In our years covering traffic, we have never knowingly reported on a car surfing injury and we certainly haven’t seen one on an interstate. The time and place of this particular instance make the act itself even more ridiculous. A car surfer is not restrained, obviously, so driving on I-285 in stop and go traffic, naturally, would highly increase one’s chances of being thrown from the vehicle. Car surfing is already extremely dangerous, but trying it when a vehicle is unlikely to keep a constant speed and when there are so many other cars around is insane. That makes about as much sense as trying to fly a kite inside a house.

DeKalb PD spokesperson Sheira Campbell has about as much experience with this kind of thing as our Traffic Team.

“Car surfing on I-285? No! This is a first,” was her response when I asked her if she had seen this before. In fact, she told me she had to read my email twice to make sure she understood what I was asking. My reaction was the same when McKay told me about it the next day.
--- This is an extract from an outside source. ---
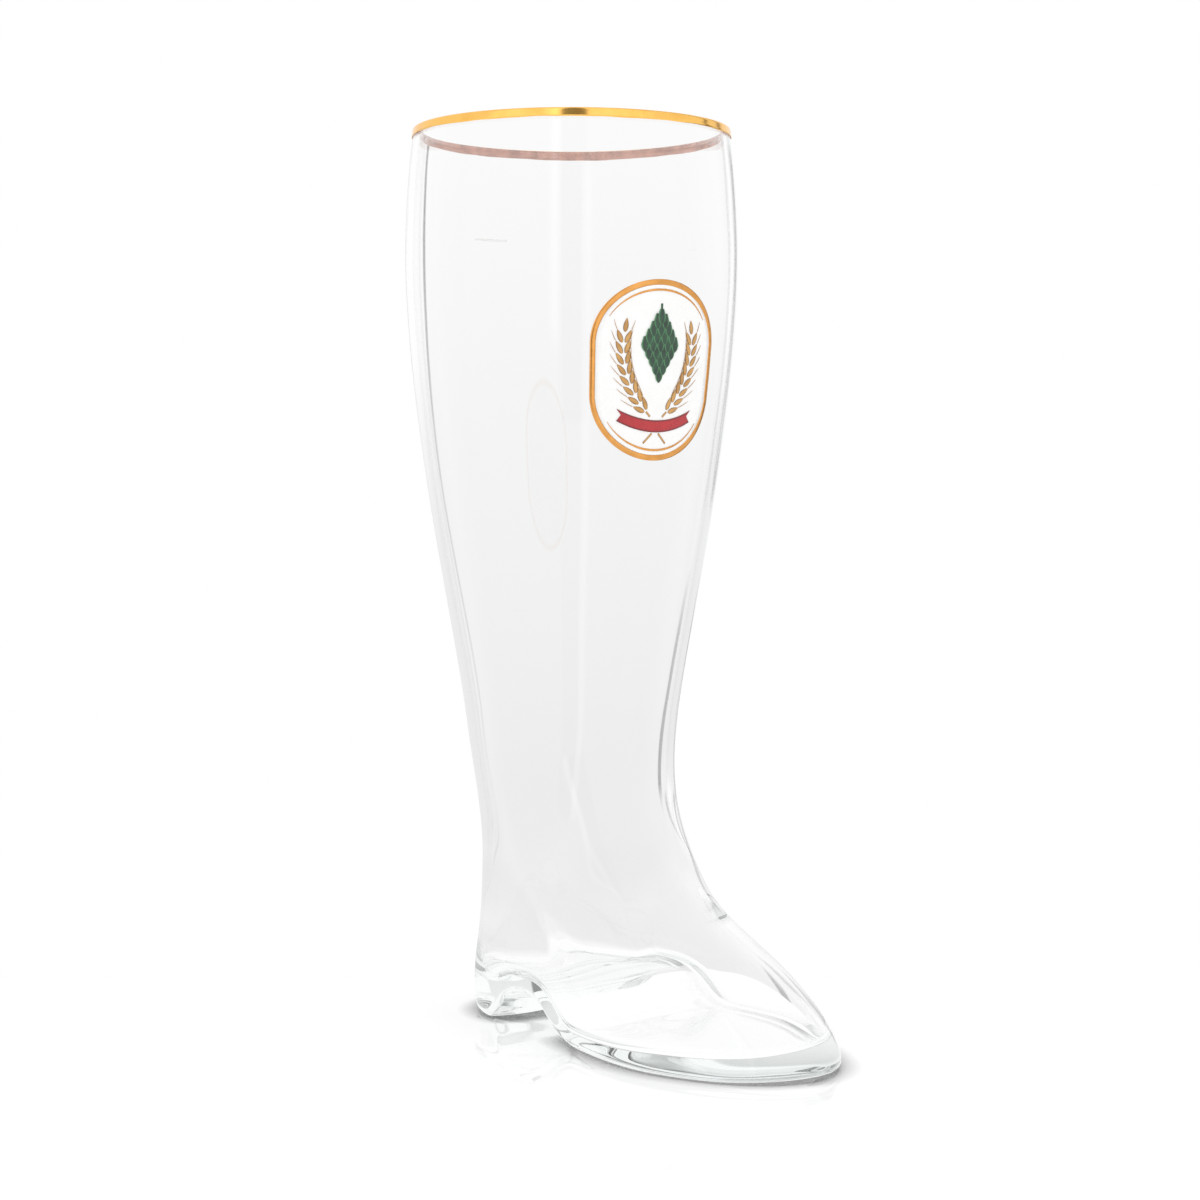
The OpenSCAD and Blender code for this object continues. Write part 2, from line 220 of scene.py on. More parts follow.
def glass_rings():
    """Level, height, inset, front inset, growth, narrowing and wave of each ring in turn: the
    sole, the outside, the lip, the inside and the floor inside."""
    rings = []
    for narrow in (0.0, 1 / 3, 2 / 3):
        inset = sole_edge_radius + sole_closing * (1 - narrow)
        rings.append((0, 0, inset, inset, 0, narrow, 0))
    for turn in (0, 30, 60):
        inset = sole_edge_radius * (1 - sin(radians(turn)))
        z = sole_edge_radius * (1 - cos(radians(turn)))
        rings.append((0, z, inset, inset, 0, 1, 0))
    for z in heights(sole_edge_radius):
        rings.append((z, z, 0, 0, 0, 1, 0))
    rings.append((lip_level, lip_level, 0, 0, 0, 1, 0))
    for turn in (20, 45, 70, 110, 135, 160):
        across, rise = lip_corner(turn)
        inset = lip_round * (1 - across)
        rings.append((lip_level, lip_level + lip_round * rise, inset, inset, 0, 1, 0))
    rings.append((lip_level, lip_level, leg_wall, leg_wall, leg_wall, 1, 0))
    floor_top = sole_thickness + inner_floor_radius
    for z in reversed(heights(floor_top)):
        front = mix(leg_wall, toe_wall, clamp(1 - z / ankle_height))
        wave = inner_wave * ease((lip_level - z) / wave_fade)
        rings.append((z, z, leg_wall, front, leg_wall, 1, wave))
    for turn in (60, 30, 0):
        edge = inner_floor_radius * (1 - sin(radians(turn)))
        z = floor_top - inner_floor_radius * cos(radians(turn))
        rings.append((floor_top, z, leg_wall + edge, toe_wall + edge, leg_wall, 1, 0))
    for narrow in (2 / 3, 1 / 3, 0.0):
        edge = inner_floor_radius + inner_floor_closing * (1 - narrow)
        rings.append((floor_top, sole_thickness, leg_wall + edge, toe_wall + edge, leg_wall,
                      narrow, 0))
    return rings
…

The emergency response to the car surfing crash and the ensuing investigation blocked several lanes and jammed even worse an already ugly I-285 Inner Loop ride. Atlanta traffic is bad enough without any unforced errors.

At this point, the end of human existence may be coming into view for you. How could people do something so stupid, right? But here, enjoy a nice, warm glass of optimism. The police report also stated that several witnesses to the car surfer’s spill stopped and rendered aid until the first responders arrived.

Please share this with the young, daring people you know. The YouTube videos of this are typically of people younger than the 28-year-old in this case. But young drivers and passengers are the most likely to take the risk. I remember in high school driving 50 feet in a church parking lot with my brother standing in the passenger door well and the door ajar. A family friend brought hellfire and brimstone on us with more passion outside than we ever saw in the sanctuary. We were going 10 mph in a parking lot. But we never did it again. Don’t car surf, please. Go take some lessons and hang 10 in the waves with the real surfers.